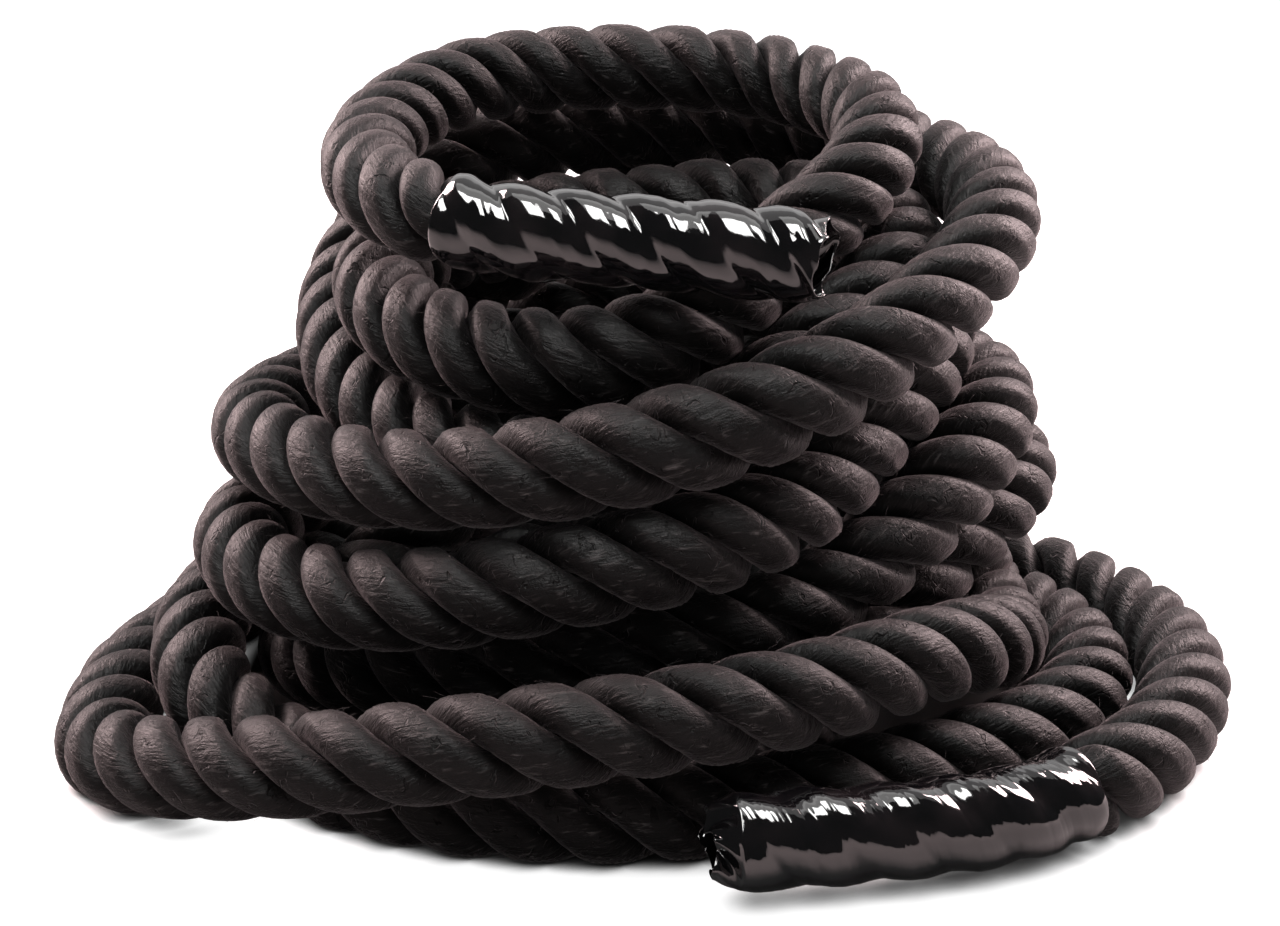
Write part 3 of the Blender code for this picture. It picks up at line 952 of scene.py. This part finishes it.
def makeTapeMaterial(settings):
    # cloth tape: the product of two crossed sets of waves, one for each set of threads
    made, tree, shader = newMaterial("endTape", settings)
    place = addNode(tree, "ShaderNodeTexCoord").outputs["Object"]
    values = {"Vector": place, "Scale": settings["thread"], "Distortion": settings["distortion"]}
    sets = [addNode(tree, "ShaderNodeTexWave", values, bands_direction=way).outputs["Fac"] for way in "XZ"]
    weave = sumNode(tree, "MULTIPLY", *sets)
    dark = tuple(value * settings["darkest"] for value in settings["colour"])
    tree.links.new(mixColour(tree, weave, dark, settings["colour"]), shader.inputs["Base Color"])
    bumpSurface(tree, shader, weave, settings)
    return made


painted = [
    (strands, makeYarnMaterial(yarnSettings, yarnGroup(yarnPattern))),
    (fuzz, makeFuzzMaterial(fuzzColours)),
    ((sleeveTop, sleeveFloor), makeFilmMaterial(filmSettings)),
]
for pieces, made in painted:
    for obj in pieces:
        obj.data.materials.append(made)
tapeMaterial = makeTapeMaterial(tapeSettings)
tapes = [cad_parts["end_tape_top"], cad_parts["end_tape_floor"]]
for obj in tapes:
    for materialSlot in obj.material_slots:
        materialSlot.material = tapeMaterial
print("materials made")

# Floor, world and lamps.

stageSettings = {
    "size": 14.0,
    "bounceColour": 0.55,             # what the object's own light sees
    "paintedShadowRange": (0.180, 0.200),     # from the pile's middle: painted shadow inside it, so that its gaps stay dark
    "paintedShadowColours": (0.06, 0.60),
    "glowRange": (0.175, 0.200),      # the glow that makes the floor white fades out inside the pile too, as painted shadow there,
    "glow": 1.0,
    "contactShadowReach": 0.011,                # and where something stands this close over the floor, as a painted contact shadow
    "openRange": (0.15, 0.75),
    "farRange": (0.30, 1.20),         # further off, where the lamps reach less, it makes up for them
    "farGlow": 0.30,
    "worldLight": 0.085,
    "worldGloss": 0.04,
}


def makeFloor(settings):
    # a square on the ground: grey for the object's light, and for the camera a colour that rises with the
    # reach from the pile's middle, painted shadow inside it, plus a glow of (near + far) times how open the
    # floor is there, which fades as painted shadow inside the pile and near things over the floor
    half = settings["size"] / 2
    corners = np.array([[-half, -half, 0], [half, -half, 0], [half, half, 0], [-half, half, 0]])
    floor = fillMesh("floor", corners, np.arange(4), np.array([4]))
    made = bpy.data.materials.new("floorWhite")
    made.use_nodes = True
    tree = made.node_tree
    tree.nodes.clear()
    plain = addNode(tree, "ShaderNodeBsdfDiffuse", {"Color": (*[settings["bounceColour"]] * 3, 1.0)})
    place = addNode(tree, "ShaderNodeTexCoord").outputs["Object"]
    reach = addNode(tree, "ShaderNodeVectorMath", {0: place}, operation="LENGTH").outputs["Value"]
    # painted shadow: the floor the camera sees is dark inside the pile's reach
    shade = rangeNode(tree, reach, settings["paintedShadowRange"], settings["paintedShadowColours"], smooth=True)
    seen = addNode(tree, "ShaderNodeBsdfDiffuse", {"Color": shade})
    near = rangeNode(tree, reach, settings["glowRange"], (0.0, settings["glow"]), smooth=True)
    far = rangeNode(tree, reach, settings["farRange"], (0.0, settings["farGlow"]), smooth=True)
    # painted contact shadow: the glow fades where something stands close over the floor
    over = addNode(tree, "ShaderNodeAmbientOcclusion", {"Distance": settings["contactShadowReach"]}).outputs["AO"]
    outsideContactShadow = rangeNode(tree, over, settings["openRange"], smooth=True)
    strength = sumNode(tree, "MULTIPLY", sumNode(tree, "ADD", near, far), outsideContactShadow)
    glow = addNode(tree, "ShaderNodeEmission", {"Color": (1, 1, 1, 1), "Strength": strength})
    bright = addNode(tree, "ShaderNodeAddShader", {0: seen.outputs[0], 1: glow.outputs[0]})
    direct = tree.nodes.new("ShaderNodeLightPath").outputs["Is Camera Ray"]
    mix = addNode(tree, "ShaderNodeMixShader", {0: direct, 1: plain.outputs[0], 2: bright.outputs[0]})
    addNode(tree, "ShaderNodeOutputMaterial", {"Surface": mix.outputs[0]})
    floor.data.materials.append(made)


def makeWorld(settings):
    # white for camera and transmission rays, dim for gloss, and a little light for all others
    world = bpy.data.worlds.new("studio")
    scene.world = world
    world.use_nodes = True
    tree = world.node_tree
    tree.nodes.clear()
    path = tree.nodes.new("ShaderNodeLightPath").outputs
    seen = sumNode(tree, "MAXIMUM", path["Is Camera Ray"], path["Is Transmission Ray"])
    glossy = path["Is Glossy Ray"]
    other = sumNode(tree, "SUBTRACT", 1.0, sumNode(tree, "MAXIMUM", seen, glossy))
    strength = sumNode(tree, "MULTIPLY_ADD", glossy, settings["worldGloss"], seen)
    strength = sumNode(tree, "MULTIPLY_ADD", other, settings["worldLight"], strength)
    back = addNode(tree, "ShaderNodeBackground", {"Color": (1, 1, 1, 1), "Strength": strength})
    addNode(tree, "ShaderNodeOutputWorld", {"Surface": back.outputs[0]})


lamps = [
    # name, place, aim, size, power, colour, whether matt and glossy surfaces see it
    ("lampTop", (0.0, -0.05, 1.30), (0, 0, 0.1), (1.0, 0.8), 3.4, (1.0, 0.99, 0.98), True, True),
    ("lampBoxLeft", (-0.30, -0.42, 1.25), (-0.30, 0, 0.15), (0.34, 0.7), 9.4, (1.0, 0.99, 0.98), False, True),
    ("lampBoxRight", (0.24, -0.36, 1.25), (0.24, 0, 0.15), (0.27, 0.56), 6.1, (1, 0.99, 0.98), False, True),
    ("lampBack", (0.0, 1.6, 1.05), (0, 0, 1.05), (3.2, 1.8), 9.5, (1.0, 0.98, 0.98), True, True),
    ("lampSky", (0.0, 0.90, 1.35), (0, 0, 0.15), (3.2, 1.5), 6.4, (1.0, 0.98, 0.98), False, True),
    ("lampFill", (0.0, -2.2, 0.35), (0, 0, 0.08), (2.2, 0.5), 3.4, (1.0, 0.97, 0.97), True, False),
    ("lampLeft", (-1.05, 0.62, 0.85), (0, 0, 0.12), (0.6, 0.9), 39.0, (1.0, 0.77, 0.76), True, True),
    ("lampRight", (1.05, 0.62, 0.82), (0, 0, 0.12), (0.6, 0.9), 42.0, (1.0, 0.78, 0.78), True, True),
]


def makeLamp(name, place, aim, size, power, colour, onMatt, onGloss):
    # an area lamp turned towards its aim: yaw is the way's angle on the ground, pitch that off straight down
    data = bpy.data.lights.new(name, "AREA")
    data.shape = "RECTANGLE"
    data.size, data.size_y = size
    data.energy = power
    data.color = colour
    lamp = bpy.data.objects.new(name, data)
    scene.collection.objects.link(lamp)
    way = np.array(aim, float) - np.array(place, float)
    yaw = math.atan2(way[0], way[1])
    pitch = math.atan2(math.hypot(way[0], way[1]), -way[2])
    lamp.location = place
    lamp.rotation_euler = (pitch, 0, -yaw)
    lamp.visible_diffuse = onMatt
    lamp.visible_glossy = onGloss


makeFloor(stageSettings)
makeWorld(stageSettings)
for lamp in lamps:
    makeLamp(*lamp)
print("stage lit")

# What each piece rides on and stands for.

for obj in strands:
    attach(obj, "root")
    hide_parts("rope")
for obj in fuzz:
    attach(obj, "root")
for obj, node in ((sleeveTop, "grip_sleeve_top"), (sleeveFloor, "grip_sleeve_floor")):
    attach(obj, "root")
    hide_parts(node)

*Exercise task*
Write each line above out exactly.

*Final answer*
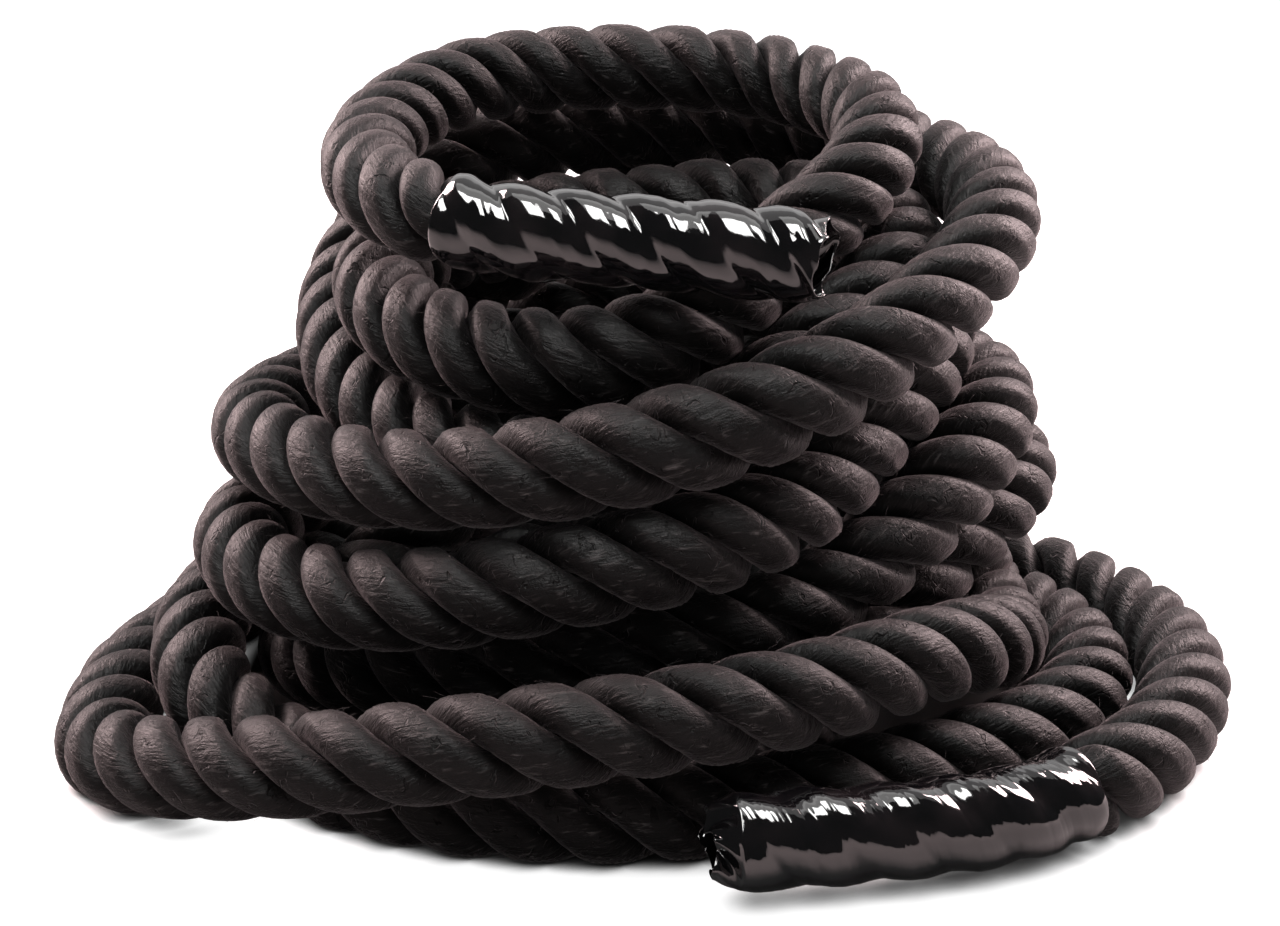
Write part 3 of the Blender code for this picture. It picks up at line 952 of scene.py. This part finishes it.
def makeTapeMaterial(settings):
    # cloth tape: the product of two crossed sets of waves, one for each set of threads
    made, tree, shader = newMaterial("endTape", settings)
    place = addNode(tree, "ShaderNodeTexCoord").outputs["Object"]
    values = {"Vector": place, "Scale": settings["thread"], "Distortion": settings["distortion"]}
    sets = [addNode(tree, "ShaderNodeTexWave", values, bands_direction=way).outputs["Fac"] for way in "XZ"]
    weave = sumNode(tree, "MULTIPLY", *sets)
    dark = tuple(value * settings["darkest"] for value in settings["colour"])
    tree.links.new(mixColour(tree, weave, dark, settings["colour"]), shader.inputs["Base Color"])
    bumpSurface(tree, shader, weave, settings)
    return made


painted = [
    (strands, makeYarnMaterial(yarnSettings, yarnGroup(yarnPattern))),
    (fuzz, makeFuzzMaterial(fuzzColours)),
    ((sleeveTop, sleeveFloor), makeFilmMaterial(filmSettings)),
]
for pieces, made in painted:
    for obj in pieces:
        obj.data.materials.append(made)
tapeMaterial = makeTapeMaterial(tapeSettings)
tapes = [cad_parts["end_tape_top"], cad_parts["end_tape_floor"]]
for obj in tapes:
    for materialSlot in obj.material_slots:
        materialSlot.material = tapeMaterial
print("materials made")

# Floor, world and lamps.

stageSettings = {
    "size": 14.0,
    "bounceColour": 0.55,             # what the object's own light sees
    "paintedShadowRange": (0.180, 0.200),     # from the pile's middle: painted shadow inside it, so that its gaps stay dark
    "paintedShadowColours": (0.06, 0.60),
    "glowRange": (0.175, 0.200),      # the glow that makes the floor white fades out inside the pile too, as painted shadow there,
    "glow": 1.0,
    "contactShadowReach": 0.011,                # and where something stands this close over the floor, as a painted contact shadow
    "openRange": (0.15, 0.75),
    "farRange": (0.30, 1.20),         # further off, where the lamps reach less, it makes up for them
    "farGlow": 0.30,
    "worldLight": 0.085,
    "worldGloss": 0.04,
}


def makeFloor(settings):
    # a square on the ground: grey for the object's light, and for the camera a colour that rises with the
    # reach from the pile's middle, painted shadow inside it, plus a glow of (near + far) times how open the
    # floor is there, which fades as painted shadow inside the pile and near things over the floor
    half = settings["size"] / 2
    corners = np.array([[-half, -half, 0], [half, -half, 0], [half, half, 0], [-half, half, 0]])
    floor = fillMesh("floor", corners, np.arange(4), np.array([4]))
    made = bpy.data.materials.new("floorWhite")
    made.use_nodes = True
    tree = made.node_tree
    tree.nodes.clear()
    plain = addNode(tree, "ShaderNodeBsdfDiffuse", {"Color": (*[settings["bounceColour"]] * 3, 1.0)})
    place = addNode(tree, "ShaderNodeTexCoord").outputs["Object"]
    reach = addNode(tree, "ShaderNodeVectorMath", {0: place}, operation="LENGTH").outputs["Value"]
    # painted shadow: the floor the camera sees is dark inside the pile's reach
    shade = rangeNode(tree, reach, settings["paintedShadowRange"], settings["paintedShadowColours"], smooth=True)
    seen = addNode(tree, "ShaderNodeBsdfDiffuse", {"Color": shade})
    near = rangeNode(tree, reach, settings["glowRange"], (0.0, settings["glow"]), smooth=True)
    far = rangeNode(tree, reach, settings["farRange"], (0.0, settings["farGlow"]), smooth=True)
    # painted contact shadow: the glow fades where something stands close over the floor
    over = addNode(tree, "ShaderNodeAmbientOcclusion", {"Distance": settings["contactShadowReach"]}).outputs["AO"]
    outsideContactShadow = rangeNode(tree, over, settings["openRange"], smooth=True)
    strength = sumNode(tree, "MULTIPLY", sumNode(tree, "ADD", near, far), outsideContactShadow)
    glow = addNode(tree, "ShaderNodeEmission", {"Color": (1, 1, 1, 1), "Strength": strength})
    bright = addNode(tree, "ShaderNodeAddShader", {0: seen.outputs[0], 1: glow.outputs[0]})
    direct = tree.nodes.new("ShaderNodeLightPath").outputs["Is Camera Ray"]
    mix = addNode(tree, "ShaderNodeMixShader", {0: direct, 1: plain.outputs[0], 2: bright.outputs[0]})
    addNode(tree, "ShaderNodeOutputMaterial", {"Surface": mix.outputs[0]})
    floor.data.materials.append(made)


def makeWorld(settings):
    # white for camera and transmission rays, dim for gloss, and a little light for all others
    world = bpy.data.worlds.new("studio")
    scene.world = world
    world.use_nodes = True
    tree = world.node_tree
    tree.nodes.clear()
    path = tree.nodes.new("ShaderNodeLightPath").outputs
    seen = sumNode(tree, "MAXIMUM", path["Is Camera Ray"], path["Is Transmission Ray"])
    glossy = path["Is Glossy Ray"]
    other = sumNode(tree, "SUBTRACT", 1.0, sumNode(tree, "MAXIMUM", seen, glossy))
    strength = sumNode(tree, "MULTIPLY_ADD", glossy, settings["worldGloss"], seen)
    strength = sumNode(tree, "MULTIPLY_ADD", other, settings["worldLight"], strength)
    back = addNode(tree, "ShaderNodeBackground", {"Color": (1, 1, 1, 1), "Strength": strength})
    addNode(tree, "ShaderNodeOutputWorld", {"Surface": back.outputs[0]})


lamps = [
    # name, place, aim, size, power, colour, whether matt and glossy surfaces see it
    ("lampTop", (0.0, -0.05, 1.30), (0, 0, 0.1), (1.0, 0.8), 3.4, (1.0, 0.99, 0.98), True, True),
    ("lampBoxLeft", (-0.30, -0.42, 1.25), (-0.30, 0, 0.15), (0.34, 0.7), 9.4, (1.0, 0.99, 0.98), False, True),
    ("lampBoxRight", (0.24, -0.36, 1.25), (0.24, 0, 0.15), (0.27, 0.56), 6.1, (1, 0.99, 0.98), False, True),
    ("lampBack", (0.0, 1.6, 1.05), (0, 0, 1.05), (3.2, 1.8), 9.5, (1.0, 0.98, 0.98), True, True),
    ("lampSky", (0.0, 0.90, 1.35), (0, 0, 0.15), (3.2, 1.5), 6.4, (1.0, 0.98, 0.98), False, True),
    ("lampFill", (0.0, -2.2, 0.35), (0, 0, 0.08), (2.2, 0.5), 3.4, (1.0, 0.97, 0.97), True, False),
    ("lampLeft", (-1.05, 0.62, 0.85), (0, 0, 0.12), (0.6, 0.9), 39.0, (1.0, 0.77, 0.76), True, True),
    ("lampRight", (1.05, 0.62, 0.82), (0, 0, 0.12), (0.6, 0.9), 42.0, (1.0, 0.78, 0.78), True, True),
]


def makeLamp(name, place, aim, size, power, colour, onMatt, onGloss):
    # an area lamp turned towards its aim: yaw is the way's angle on the ground, pitch that off straight down
    data = bpy.data.lights.new(name, "AREA")
    data.shape = "RECTANGLE"
    data.size, data.size_y = size
    data.energy = power
    data.color = colour
    lamp = bpy.data.objects.new(name, data)
    scene.collection.objects.link(lamp)
    way = np.array(aim, float) - np.array(place, float)
    yaw = math.atan2(way[0], way[1])
    pitch = math.atan2(math.hypot(way[0], way[1]), -way[2])
    lamp.location = place
    lamp.rotation_euler = (pitch, 0, -yaw)
    lamp.visible_diffuse = onMatt
    lamp.visible_glossy = onGloss


makeFloor(stageSettings)
makeWorld(stageSettings)
for lamp in lamps:
    makeLamp(*lamp)
print("stage lit")

# What each piece rides on and stands for.

for obj in strands:
    attach(obj, "root")
    hide_parts("rope")
for obj in fuzz:
    attach(obj, "root")
for obj, node in ((sleeveTop, "grip_sleeve_top"), (sleeveFloor, "grip_sleeve_floor")):
    attach(obj, "root")
    hide_parts(node)